Au-delà de ces constats, les auteur·e·s appellent à repenser la RDR, en dépassant une approche purement centrée sur les risques et méfaits pour adopter une vision plus holistique. Cela inclut la reconnaissance des bénéfices que certaines personnes retirent de la consommation de substances, une meilleure prise en compte des déterminants sociaux de la santé, et une participation pleine et entière des usager·ères à l’élaboration des politiques et des services. Ils insistent également sur la nécessité de sortir du seul cadre sanitaire pour relier la RDR à d’autres champs, par exemple celui de la santé mentale ou de la justice sociale.

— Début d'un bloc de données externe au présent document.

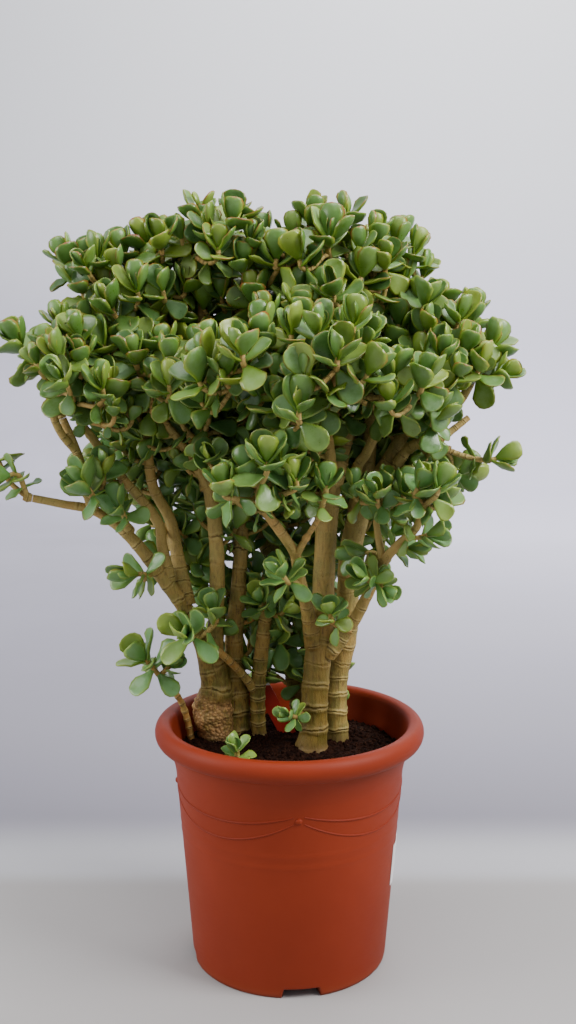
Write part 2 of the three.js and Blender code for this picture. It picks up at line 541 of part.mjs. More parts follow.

Ce bilan des cinquante années de RDR en Europe souligne la nécessité d’un tournant, d’autant plus que la stratégie drogue 2021-2025 arrive à son échéance. Il ne s’agit plus seulement de prouver l’efficacité de certaines mesures, mais de refonder les principes qui les sous-tendent pour mieux répondre aux besoins, aux droits et à la dignité des personnes concernées. Un appel à réhumaniser les politiques publiques dans un contexte marqué par les tensions sécuritaires, les inégalités croissantes et la montée des discours moralisateurs. C’est dans cet esprit qu’a été lancée la campagne européenne « La réduction des risques, ça marche ! », portée par de nombreuses organisations engagées pour une politique des drogues fondée sur la santé et les droits humains.